Some time ago, somebody in here posted a really really 
interesting message with an interesting question that caused 
threads that hit the list with high fever and great discussions.
Today I'm here to ask you another question and to share my 
opinions. My concerns deal with the statement written in the 
subject line, blindness misperceptions coming out of children.
First of all, I have found an essay that was really interesting 
that someone posted on the National Students Division (Nabs) 
mailing list, that explains that adults have these outdated 
negative views about blindness, and kids have better views about 
it than adults, especially when they were raised or growing 
around blind people.
This person explained that her nephews had a more positive 
attitude around her and that they thought she was cool and could 
do everything by herself. They even think that it's not such a 
big deal being blind.
In my personal experience, this is not true. Often kids, when I'm 
walking by, think I am weird and ask me a whole bunch of 
questions that I don't know even how to respond to. Some kids 
think I can not walk, and some even say my disability (blindness) 
is an illness, which makes me upset and wanting to advocate them 
and their parents. One day when I was living in California, I 
went to a social gathering with my family and one of their 
friends had two kids. I was sitting down and I had my wonderful 
trusty white cane folded with me at the side, and one girl asked 
"Why is he carrying those four sticks, and why are there for?" Of 
course she asked her mom but we quickly told her what it was and 
what it was used for. At the time I didn't know anything about 
NFB philosophies and my blindness philosophy was not the one that 
it is now, so my Mom had to explain everything.

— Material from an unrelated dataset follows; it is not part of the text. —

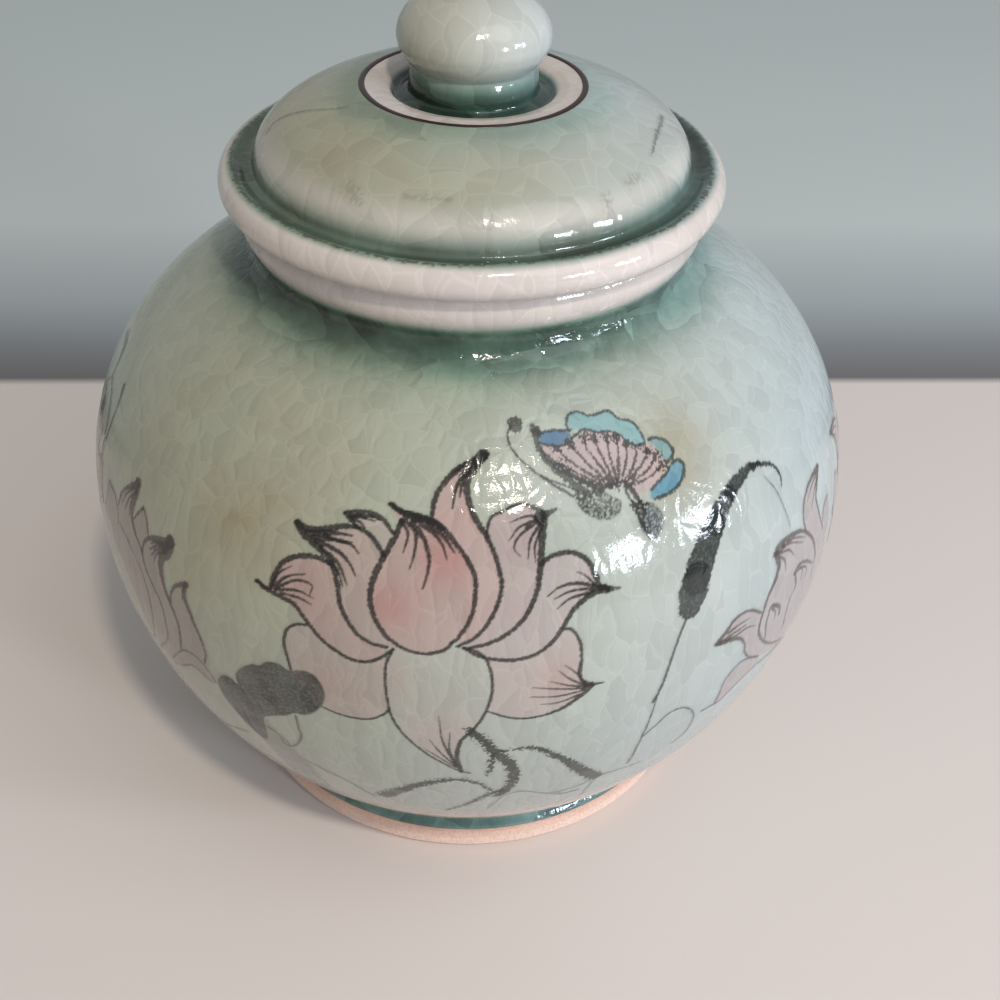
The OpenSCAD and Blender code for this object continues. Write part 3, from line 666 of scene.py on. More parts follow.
LOTUS_FEATHERS = [
    (0.75, 0.52, 0.22, [(-9.5, 99.3), (-8.4, 97.7), (-8.8, 95.3)]),
    (0.75, 0.52, 0.22, [(-8.8, 99.3), (-7.3, 97.8), (-7.3, 95.4), (-7.8, 93.1)]),
    (0.9, 0.63, 0.27, [(-7.9, 99.3), (-6.1, 97.2), (-5.3, 94.8), (-5.4, 92.7), (-5.9, 90.5)]),
    (0.8, 0.56, 0.24, [(-7, 99.4), (-4.6, 97.9), (-3.5, 96.5), (-2.9, 94.8)]),
    (0.9, 0.63, 0.27, [(-5.7, 99.4), (-3.4, 97.7), (-1.9, 95.7)]),
    (0.55, 0.39, 0.17, [(10.2, 99.9), (8, 100.1), (5.7, 99.5)]),
    (0.55, 0.39, 0.17, [(10.1, 99.7), (7.1, 98.9), (5.5, 97.3)]),
    (0.5, 0.35, 0.15, [(10, 99.5), (7.1, 97.9), (6.1, 96.3), (6.9, 95.1)]),
    (0.6, 0.42, 0.18, [(10.1, 99.3), (8.4, 97.1), (7.9, 94.7)]),
    (0.6, 0.42, 0.18, [(10.3, 99), (9, 96.4), (8.9, 94.1)]),
    (0.9, 0.63, 0.27, [(10.5, 99.8), (9, 99.4), (7.8, 98.7)]),
    (0.7, 0.49, 0.21, [(17.1, 89.3), (14.3, 90.4), (11.9, 90.2), (10.2, 89)]),
    (0.6, 0.42, 0.18, [(16.8, 89.1), (13.6, 89.4), (11.1, 88.5)]),
    (0.6, 0.42, 0.18, [(16.2, 88.7), (13.2, 88.2), (11.4, 86.9)]),
    (0.5, 0.35, 0.15, [(16.6, 89.7), (15.5, 91.3), (14.3, 92.1)]),
    (0.5, 0.35, 0.15, [(15.2, 71.3), (13, 73.5), (11.5, 75.6)]),
    (0.5, 0.35, 0.15, [(15.2, 71.1), (12.7, 72.2), (10.5, 73.5)]),
    (0.5, 0.35, 0.15, [(15, 70.8), (11.7, 71.6), (8.2, 72.6)]),
    (0.45, 0.32, 0.14, [(14.9, 70.4), (11.4, 70), (7.9, 70.6)]),
    (0.45, 0.32, 0.14, [(14.4, 69.6), (11.8, 68.5), (9.4, 68.5)]),
    (0.45, 0.32, 0.14, [(15.4, 71.4), (13.7, 74.7), (12.3, 76.5)]),
    (0.5, 0.35, 0.15, [(-1.4, 52.1), (-3.7, 57), (-4.9, 60.2)]),
    (0.5, 0.35, 0.15, [(-1.5, 52.6), (-3.2, 60.2), (-3.6, 66.4)]),
    (0.5, 0.35, 0.15, [(-1.4, 53), (-2.3, 57.6), (-2.2, 62.3)]),
    (0.4, 0.28, 0.12, [(-1.5, 51.8), (-4, 55.4), (-5.7, 57.5)]),
    (0.7, 0.49, 0.21, [(-26.3, 85.8), (-24.3, 88.4), (-21.8, 89.6)]),
    (0.6, 0.42, 0.18, [(-25.9, 85.8), (-23.1, 88.2), (-20.7, 88.2), (-20.8, 86.6)]),
    (0.6, 0.42, 0.18, [(-25.7, 85.7), (-22.7, 86.7), (-20.3, 86.2)]),
    (0.6, 0.42, 0.18, [(-24.9, 85.5), (-22.2, 85.6), (-20.4, 85)]),
    (0.6, 0.42, 0.18, [(-26.3, 86.4), (-25.5, 88.6), (-23.9, 90.2)]),
    (1.1, 0.77, 0.33, [(-22.4, 95.5), (-19, 96.3), (-16.1, 96.5)]),
    (0.9, 0.63, 0.27, [(-21.5, 95.1), (-18.5, 95.5), (-16.1, 95.3), (-14.8, 94.3)]),
    (0.9, 0.63, 0.27, [(-21, 94.7), (-17.9, 94.1), (-16, 92.8), (-14.8, 91)]),
    (0.8, 0.56, 0.24, [(-20.1, 94), (-17.4, 92.3), (-15.9, 89.5)]),
    (0.8, 0.56, 0.24, [(-20.1, 95.8), (-17.7, 95.4), (-15.9, 95.6)]),
    (0.7, 0.49, 0.21, [(-18.5, 92.5), (-17.2, 91), (-16.4, 89)]),
    (0.8, 0.56, 0.24, [(-17.1, 99), (-15, 99), (-13.2, 98.8)]),
    (0.7, 0.49, 0.21, [(-16.6, 98.7), (-15.2, 98.3), (-14.4, 97.7)]),
    (0.7, 0.49, 0.21, [(-16.2, 99.1), (-13.9, 99.3), (-12.5, 99)]),
    (0.8, 0.56, 0.24, [(1.8, 106.8), (-0.1, 106), (-1.5, 104.9)]),
    (1.0, 0.7, 0.3, [(1.6, 106.8), (-0.7, 106.1), (-2.7, 105.1)]),
]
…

But now, when I'm walking down the street or even doing something 
that other people would do regularly, kids still ask me "Why the 
heck you have a stick in your hand?" Some other kids will just 
stare at me like non-sense and run away. Some others will talk, 
but yes according to myself, they would talk to themselves 
because I don't know if they are talking to me until I tell them 
"Are you talking to me?" And yet, when I was little, one day one 
kid even tried to hit me with a small rock, because of no reason, 
or maybe just because of a sign of disrespect toward people with 
disabilities, and even more, blind people. (or that is what I 
think now.)
The problem with kids, I suppose, from my personal experiences, 
is that their parents inherit those misperceptions of blindness 
into them and / or the kids get them from other people, or 
they've never been around blind people before or something. I can 
understand how they have never been around people who are blind 
before, but the parents issue is what gets me straight the most. 
Yet I don't even have the right time to advocate these kids in a 
diplomatic way patience being one of the factors. But the times I 
try to educate them about my blindness and being just a regular 
person, I don't know how to start engaging them, and they keep 
asking dumb questions.
Any opinions on how to say to them about positive attitudes of 
blindness, or how to diplomatically explain them? Have you had 
any similar experiences? Any stories you want to share? Any more 
concerns or issues? Any help is appreciated please.